The United States maintains military bases in both these countries with an intention to maintain strategic control in the West Pacific region. In the contemporary context, such strategic control is effectively directed at China, which in the opinion of many scholars is now a ‘world power’ and is increasingly threatening the status of United States as the only global player in the international system. Furthermore, the situation becomes more complicated for the US, with the fact that North Korea also shares border with Russia in the north and Russia has been increasingly collaborating with China in matters of international importance. Russia has unilaterally opposed the Japanese purchase of the Aegis anti-ballisitic missile defence system as well as the upgradation of the warship to an aircraft carrier.

The nuclear programme and the ICBMs, which earlier were declared to be for peaceful purposes by the North Koreans are now overtly directed at the United States as North Korean statements attest. The North Korean ballistic missiles now evidently have a range of more than 10,000 Kilometres and are capable of carrying nuclear warheads right to the United States mainland. The US Alaskan territory has always been within the range of the North Korean missiles. Apart from the US, Seoul and Tokyo are the two other places feeling directly threatened.

An important fact about the North East Asian region, but which is often overlooked is the presence of five of the most important economies of the world. United States through Alaska, China, Russia, Japan and South Korea have close  geographical presence in the region. Further, the region, in Saul B. Cohen’s Geopolitical System (2010) is not part of any of the geostrategic realms, namely, the Atlantic and Pacific Trade Dependent Maritime Realm anchored by the United States and the Eurasian Heartlandic Realm anchored by Russia. Therefore, it creates a sort of shatterbelt, which is not deeply interlinked to any of the world’s major geopolitical regional pacts from which it can derive its stability from.
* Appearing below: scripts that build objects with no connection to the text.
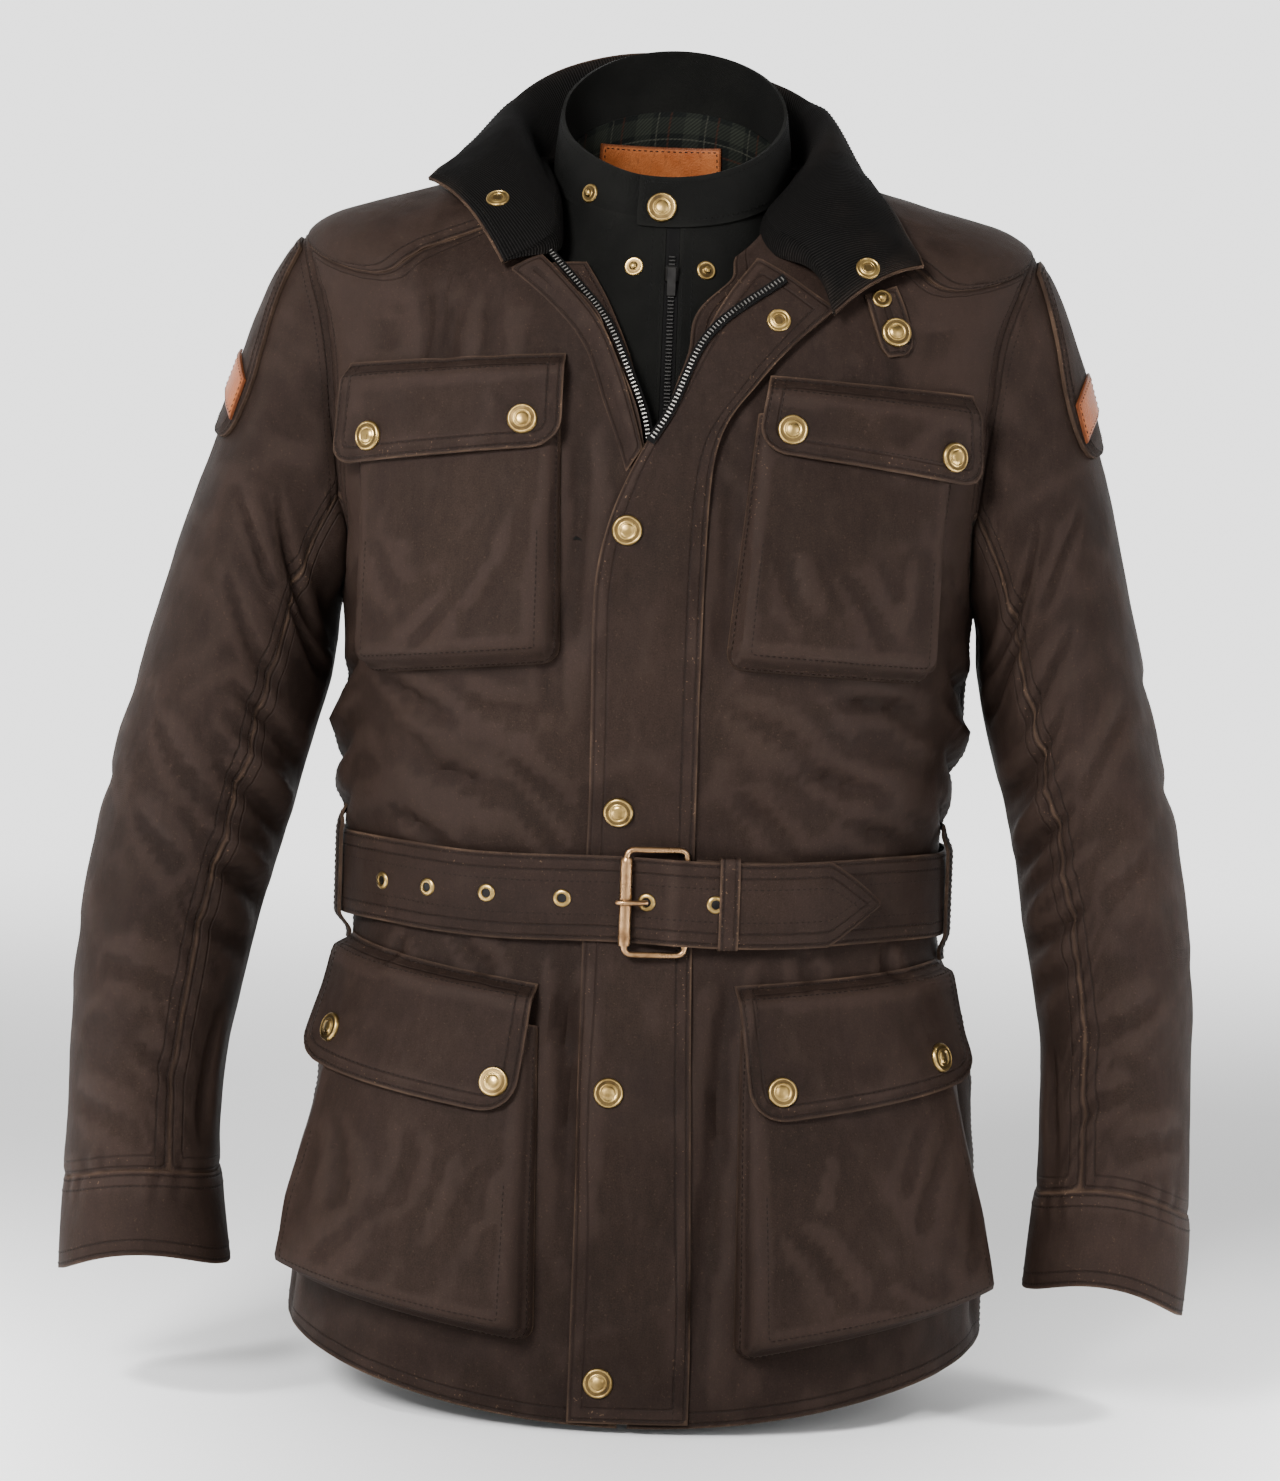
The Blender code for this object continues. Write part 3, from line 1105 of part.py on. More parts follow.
def cap_mesh():
    """The turned cap of a snap: a dome on a rim, as a profile to be screwed round."""
    mesh = bpy.data.meshes.new("snap_cap")
    edges = [(spot, spot + 1) for spot in range(len(CAP_PROFILE) - 1)]
    mesh.from_pydata([(radius, 0, height) for radius, height in CAP_PROFILE], edges, [])
    mesh.materials.append(material_of(BRASS))
    return mesh


def add_cap(name, mesh, point, normal):
    """One snap cap, facing out of the cloth."""
    cap = bpy.data.objects.new(name, mesh)
    JACKET.objects.link(cap)
    cap.location = point
    cap.rotation_euler = Vector(normal).to_track_quat("Z", "Y").to_euler()
    turned = cap.modifiers.new("turned", "SCREW")
    turned.steps = turned.render_steps = 12
    turned.use_merge_vertices, turned.merge_threshold = True, 0.00001
    return cap


def add_caps():
    """Every snap cap that shows."""
    mesh = cap_mesh()
    for number, height in enumerate(PLACKET_SNAP_HEIGHTS):
        point, normal = body(*at_arc(PLACKET_SNAP_ARC, height), LIFT + CLOTH + 0.0005)
        add_cap(f"snap_storm_{number + 1}", mesh, point, normal)
    for pocket in POCKETS:
        for number, (arc, height, seat) in enumerate(pocket.snaps):
            lift = flap_lift(pocket, height) + CLOTH + seat
            point, normal = body(*at_arc(arc, height), lift)
            add_cap(f"snap_{pocket.name}_{number + 1}", mesh, point, normal)
    point, normal = body(*at_arc(*STRAP_SNAP), LIFT + CLOTH + 0.0005)
    add_cap("snap_strap", mesh, point, normal)


def add_arm_trim(label, side):
    """The patch over the shoulder of a sleeve, and the leather tab on it."""
    share = np.linspace(-1, 1, 7)[None, :]
    half = np.array([row[0] for row in PATCH_ROWS])[:, None]
    rows = np.array([row[1] for row in PATCH_ROWS])[:, None]
    places = np.stack(np.broadcast_arrays(half * share, rows), -1)
    sleeve_piece(f"shoulder_patch_{label}", side, places, PATCH_LIFT, CLOTH, WAXED)
    angles = np.linspace(*TAB_ANGLES, 3)[None, :]
    rows = np.linspace(*TAB_ROWS, 3)[:, None]
    places = np.stack(np.broadcast_arrays(angles, rows), -1)
    sleeve_piece(f"sleeve_tab_{label}", side, places, PATCH_LIFT + CLOTH + LAYER, THIN_CLOTH, LEATHER)


def add_block(name, origin, offset, size, finish):
    """A small block with rounded edges, its middle at an offset from its origin."""
    mesh = bpy.data.meshes.new(name)
    shape = bmesh.new()
    bmesh.ops.create_cube(shape, size=1, matrix=Matrix.Translation(offset) @ Matrix.Diagonal((*size, 1)))
    shape.to_mesh(mesh)
    shape.free()
    block = add_object(name, mesh, finish)
    block.location = origin
    edge = block.modifiers.new("edge", "BEVEL")
    edge.width, edge.segments = min(size) * 0.3, 1
    return block


def add_slider():
    """The slider of the liner's zip, and its pull tab hanging from a pivot at its top."""
    seat = bib_point(np.float64(LINER_ZIP_X), np.float64(SLIDER_SHARE))
    half_deep = SLIDER_SIZE[1] / 2
    add_block("zip_slider", seat - (0, half_deep + 0.0012, 0), (0, 0, 0), SLIDER_SIZE, BLACK_METAL)
    pivot = seat - (0, 2 * half_deep + 0.0012 + SEAM + PULL_SIZE[1] / 2 + 0.0004, -0.0030)
    offset = (0, 0, -PULL_SIZE[2] / 2 + 0.0010)
    add_block("zip_pull", pivot, offset, PULL_SIZE, BLACK_METAL)


JACKET = bpy.data.collections.new("motorcycle_jacket")
CUTTERS = bpy.data.collections.new("cutters")


def main():
    """Builds the jacket."""
    clear_scene()
    bpy.context.scene.collection.children.link(JACKET)
    bpy.context.scene.collection.children.link(CUTTERS)
    add_front("front_left", -1, LEFT_ZIP_EDGE)
    add_front("front_right", 1, RIGHT_ROLL_EDGE)
    add_back()
    for label, side in (("left", -1), ("right", 1)):
        add_yoke(f"yoke_{label}", side)
        add_sleeve(label, side)
        add_arm_trim(label, side)
    for pocket in POCKETS:
        add_bag(pocket)
        add_flap(pocket)
    add_fastening()
    add_collar()
    lying_wall("collar_strap", strip_places(STRAP_ROWS, 3), LIFT, LIFT + CLOTH, WAXED)
    add_stand()
    add_bib()
    add_lining()
    add_belt()
    add_loop("belt_loop_left", -1)
    add_loop("belt_loop_right", 1)
    add_keeper()
    add_buckle()
    add_caps()
    add_slider()


main()
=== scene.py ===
"""Looks of a belted motorcycle jacket of brown waxed cotton, filled out as it is worn.

Everything is in metres in the garment's frame: +Z up, the front facing -Y, the origin at the
middle of the neck opening. Places on the body are an arc from the front middle and a height,
places on a sleeve are an angle round it and a row along it.
"""

import logging
import math
from collections.abc import Callable, Sequence
from dataclasses import dataclass, field
from enum import Enum
from typing import Any, ClassVar, NamedTuple

import bpy
import numpy as np
from mathutils import Matrix, Vector
from mathutils.bvhtree import BVHTree

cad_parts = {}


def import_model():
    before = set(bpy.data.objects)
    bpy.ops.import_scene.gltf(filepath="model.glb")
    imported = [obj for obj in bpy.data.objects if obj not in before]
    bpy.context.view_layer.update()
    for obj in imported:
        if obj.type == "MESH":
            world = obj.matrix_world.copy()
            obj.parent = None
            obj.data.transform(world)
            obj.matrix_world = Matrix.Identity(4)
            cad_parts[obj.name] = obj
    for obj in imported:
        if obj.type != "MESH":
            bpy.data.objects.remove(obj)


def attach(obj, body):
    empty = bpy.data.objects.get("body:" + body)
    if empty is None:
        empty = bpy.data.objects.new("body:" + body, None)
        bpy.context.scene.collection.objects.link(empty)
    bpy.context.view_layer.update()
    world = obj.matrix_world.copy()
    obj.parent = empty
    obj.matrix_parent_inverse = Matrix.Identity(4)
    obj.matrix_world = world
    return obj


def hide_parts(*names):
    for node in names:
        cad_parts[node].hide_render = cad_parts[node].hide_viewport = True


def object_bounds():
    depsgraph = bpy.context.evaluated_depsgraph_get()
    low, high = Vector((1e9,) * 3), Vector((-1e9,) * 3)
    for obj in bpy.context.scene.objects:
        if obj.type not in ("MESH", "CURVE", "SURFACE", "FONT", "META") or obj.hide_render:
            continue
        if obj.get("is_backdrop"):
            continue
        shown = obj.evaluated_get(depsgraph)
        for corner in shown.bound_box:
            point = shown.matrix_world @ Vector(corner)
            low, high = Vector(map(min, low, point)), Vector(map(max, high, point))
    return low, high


LOG = logging.getLogger("jacket")
Points = np.ndarray
Surface = Callable[[Points, Points], Points]

CLOTH = 0.002
THIN_CLOTH = 0.0015
LIFT = 0.0009
LAYER = 0.0008
ARM_STEPS = 24
NEAR_ROW, FAR_ROW = 0.0026, 0.009
UP = np.array([0.0, 0.0, 1.0])


class Held(Enum):
    """How a panel of the jacket hangs."""

    HUNG = "hung"
    STRETCHED = "stretched"
    FOLDED = "folded"


# Curves and surfaces


class Table:
    """Rows of numbers joined by natural cubic splines."""

    def __init__(self, rows: Sequence[Any]) -> None:
        """Works out the bends of the splines.

        Args:
            rows: The rows, each with the same columns.
        """
        self.rows = np.asarray(rows, float)
        count = len(self.rows)
        matrix, change = np.eye(count), np.zeros_like(self.rows)
        for row in range(1, count - 1):
            matrix[row, row - 1:row + 2] = (1, 4, 1)
            change[row] = 6 * (self.rows[row + 1] - 2 * self.rows[row] + self.rows[row - 1])
        self.bends = np.linalg.solve(matrix, change)

    def at(self, place: Any) -> Points:
        """Reads the columns at fractional row numbers.

        Args:
            place: Row numbers of any shape.

        Returns:
            The columns, on a new last axis.
        """
        place = np.asarray(place, float)
        row = np.clip(np.floor(place).astype(int), 0, len(self.rows) - 2)
        after = (place - row)[..., None]
        before = 1 - after
        bend = (before**3 - before) * self.bends[row] + (after**3 - after) * self.bends[row + 1]
        return self.rows[row] * before + self.rows[row + 1] * after + bend / 6

    def spaced(self, steps: int) -> Points:
        """Reads the curve at equal steps of its length.

        Args:
            steps: How many points to read.

        Returns:
            The points, one row each.
        """
        fine = np.linspace(0, len(self.rows) - 1, 240)
        run = lengths_along(self.at(fine))
        return self.at(np.interp(np.linspace(0, run[-1], steps), run, fine))


def lengths_along(grid: Points, axis: int = 0) -> Points:
    """Adds up the lengths along one axis of a line or a grid of points, from its start."""
    steps = np.linalg.norm(np.diff(grid, axis=axis), axis=-1)
    return np.cumsum(np.insert(steps, 0, 0, axis=axis), axis=axis)


def read_at(places: Any, run: Points, table: Points) -> Points:
    """Reads every column of a table at places along a run."""
    return np.stack([np.interp(places, run, column) for column in table.T], -1)


def unit(vectors: Points) -> Points:
    """Scales vectors to a length of one."""
    return vectors / np.maximum(np.linalg.norm(vectors, axis=-1, keepdims=True), 1e-12)


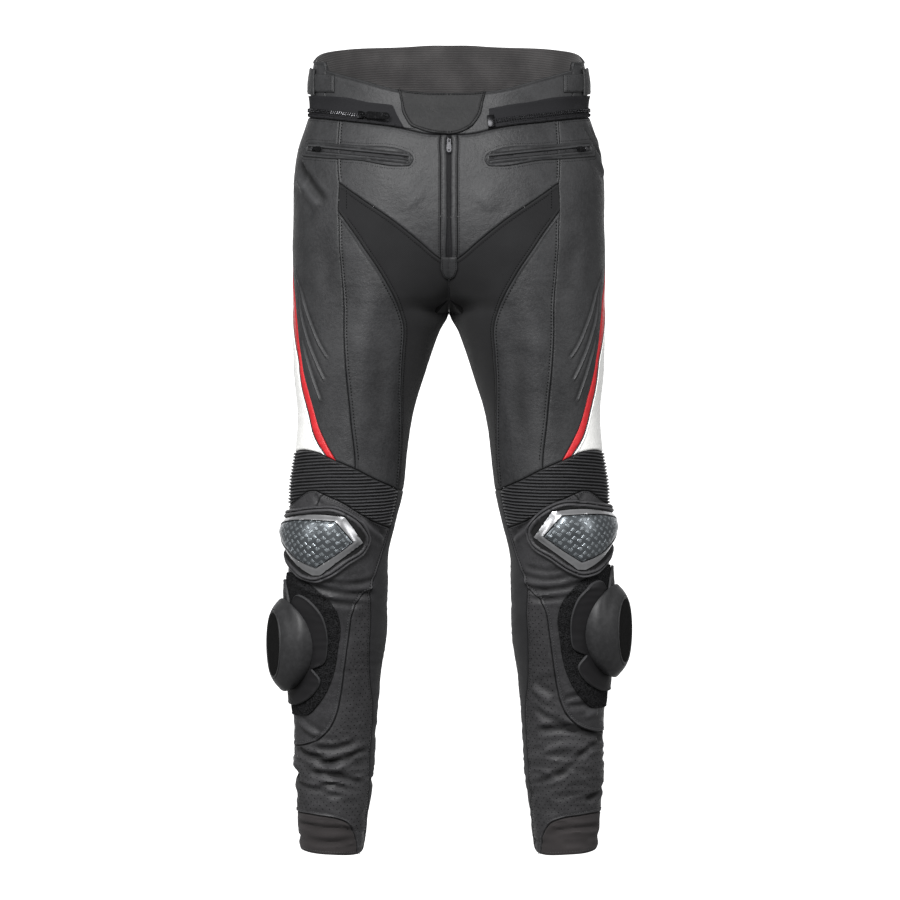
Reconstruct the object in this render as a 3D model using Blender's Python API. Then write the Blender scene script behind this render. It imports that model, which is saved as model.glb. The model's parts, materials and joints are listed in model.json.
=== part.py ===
"""Leather motorcycle trousers in their worn form, hollow, open at the waist and the hems.

All pieces are laid out on one form of the garment's outer face. A place on that form has
two numbers: turn, how far round one leg it lies (0 centre front and inseam, 1 front,
2 outer side, 3 back, 4 centre back and inseam), and z, its height. Every seam, and the
edge of every piece that lies on a panel, is a line in turn and z. Both legs share the
form; the wearer's right leg is its mirror image.

The origin is at the waist, on the garment's middle plane. The front faces -Y, +X is the
wearer's left. Lengths are in millimetres until a mesh is made.
"""

from collections import namedtuple
from math import ceil, cos, pi, radians, sin

import bmesh
import bpy
import numpy as np
from mathutils import Matrix, Vector
from mathutils.geometry import delaunay_2d_cdt

MM = 0.001

# ---------------------------------------------------------------- driving dimensions

LEATHER = 1.6        # wall of a leather panel with its backing
BAND = 2.6           # doubled leather of the waistband
WEAVE = 1.0          # woven lining inside the back of the waist
GAP = 0.3            # between two pieces at a seam, and between two layers
HARD_GAP = 1.0       # between the hard pieces of the knee cup

HEM = -956.0         # height of the hems, from the waist
CROTCH = -262.0      # height of the crotch
KNEE_SEAM = -489.0   # height at which stretch cloth ends on the inside of the knee
SHIN_TOP = -612.0    # height of the top of the shin panel's seam

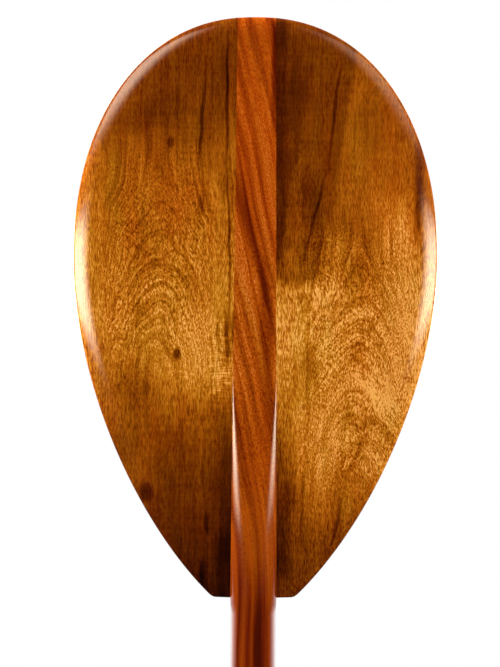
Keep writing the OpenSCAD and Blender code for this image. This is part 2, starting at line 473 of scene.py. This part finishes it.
# Colours of each wood, from its darkest streaks to its palest figure
KOA_REDDER = [
    (24, 3, 1), (60, 12, 1), (99, 33, 1), (134, 58, 3), (165, 78, 8), (190, 100, 17), (212, 121, 30),
    (245, 163, 76),
]
KOA_GOLDER = [
    (24, 6, 1), (60, 20, 1), (99, 43, 2), (134, 70, 4), (165, 94, 11), (190, 117, 22), (212, 138, 38),
    (245, 179, 88),
]
MAHOGANY_REDDER = [
    (40, 5, 1), (85, 16, 1), (119, 34, 1), (145, 53, 4), (170, 67, 5), (190, 85, 12), (225, 125, 50),
]
MAHOGANY_GOLDER = [
    (40, 7, 2), (85, 21, 1), (119, 42, 2), (145, 65, 6), (170, 82, 9), (190, 102, 20), (225, 143, 64),
]
DOWEL_PALER = [(90, 50, 22), (160, 116, 68), (210, 170, 118), (250, 218, 170)]
DOWEL_DARKER = [(90, 44, 16), (160, 106, 56), (210, 160, 102), (250, 208, 152)]
LEVEL = 1 / 255

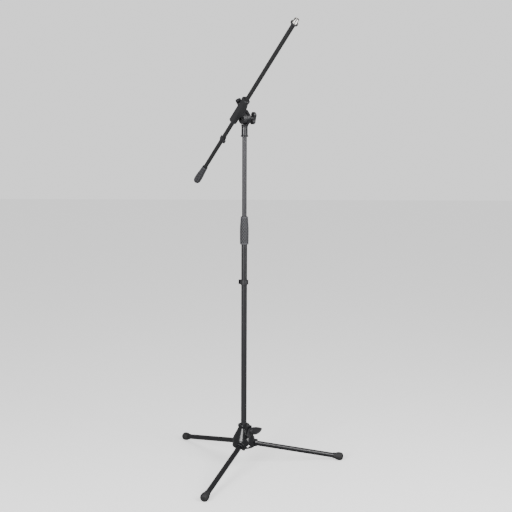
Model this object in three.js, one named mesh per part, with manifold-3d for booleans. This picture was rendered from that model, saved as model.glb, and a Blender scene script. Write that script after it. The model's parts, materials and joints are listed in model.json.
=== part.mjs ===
// Boom microphone stand: a folding base with three legs, a two-part column with a twist
// clutch, and a boom that slides, tilts and is clamped in a head at the top of the column.
// Units are millimetres, +Z is up. While it is built, the column's axis is x = y = 0 and the
// floor is z = 0; the finished stand is then moved so that its footprint is centred on the origin.
import * as THREE from 'three';
import { mergeVertices } from 'three/addons/utils/BufferGeometryUtils.js';
import Module from 'manifold-3d';

const wasm = await Module();
wasm.setup();

// ---------------------------------------------------------------- driving dimensions

const GAP = 0.3; // kept between pieces that touch

const BASE_ANGLE = 8.9; // azimuth of the first leg, degrees
const LEG_COUNT = 3;
const LEG_TILT = 12.25; // fall of an open leg, degrees below level
const LEG_RADIUS = 8.7;
const LEG_WALL = 1.2;
const LEG_PIVOT_OUT = 27; // from the column's axis to the hinge pin
const LEG_PIVOT_HEIGHT = 83.3;
const LEG_REACH = 341; // from the hinge pin to the tip of the foot
const LEG_TUBE_END = 333;
const KNUCKLE_RADIUS = 8.4; // about the hinge pin
const LEG_PIN_RADIUS = 3;
const LEG_PIN_HALF = 12.6;
const FOOT_RADIUS = 14.4;

const HUB_BOTTOM = 72;
const HUB_TOP = 152;
const HUB_SKIRT_RADIUS = 40;
const HUB_COLLAR_RADIUS = 20.5;
const HUB_LINER_RADIUS = 12.1;
const CHEEK_HALF = 12.7; // outside of the two cheeks that carry a hinge pin
const SLOT_HALF = 9.2;
const ARCH_RADIUS = 14.5; // raised housing round a leg's root

const HUB_CLAMP_ANGLE = -60; // from the first leg, midway between two legs
const HUB_CLAMP_HEIGHT = 135;
const HUB_BOSS_REACH = 32;
const HUB_BOSS_HALF = 10;
const WING_ROLL = 11;
const WING_SPLAY = 55; // between the screw's axis and each wing

const LOWER_RADIUS = 10;
const LOWER_WALL = 1.2;
const LOWER_FROM = 64;
const LOWER_TO = 812;
const UPPER_RADIUS = 8;
const UPPER_WALL = 1;
const UPPER_FROM = 446;
const UPPER_TO = 1186;

const COLUMN_CLIP_HEIGHT = 650;
const COLUMN_CLIP_LENGTH = 16;
const COLUMN_CLIP_ANGLE = 160;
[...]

The rivalries in the region are deeply entrenched, eg. Japan Vs. China, Japan Vs. South Korea and South Korea Vs. North Korea, with strong geopolitical overtones. The basis of these rivalries in some cases is hard geopolitics, Senkaku/Diayou islands dispute between Japan and China, painful and difficult historical experience for the South Koreans with Japan since World War II and the division itself of North and South Korea. In addition, the emergence of China as a great power complicates the regional scenario. China projects its might very effectively in the region owing to its proximity and recently acquired economic influence.

Therefore, the geopolitical scenario in Northeast Asia and the North Korean belligerence not only concerns the US and China but has severe implications for the larger region and the world. Japan, one of the defeated parties of the World War II, which had adopted a very pacific attitude towards the use of force so far, is rearming itself heavily due to the North Korean threat. The Japanese efforts to rearm are supported by the US. However, the domestic constituency for the military revival in Japan is also growing as the popularity of Prime Minister Shinzo Abe since October 2017 indicates. Abe has been known for his hardline policies towards North Korea and strengthening alliance with the US.

No one can now doubt that Japan is gradually moving toward becoming a full- fledged military nation owing to threats in the region, not only from North Korea but also from an aggressive Peoples Republic of China (PRC). In the face of these threats Japan has chosen to rearm and it should not surprise strategic analysts if the Japanese in the near future decide to go nuclear. With the available nuclear energy technology and the political and economic clout in the international system, Japan may not find it difficult to convince the world. So, in the near future the world may see a more assertive Japan.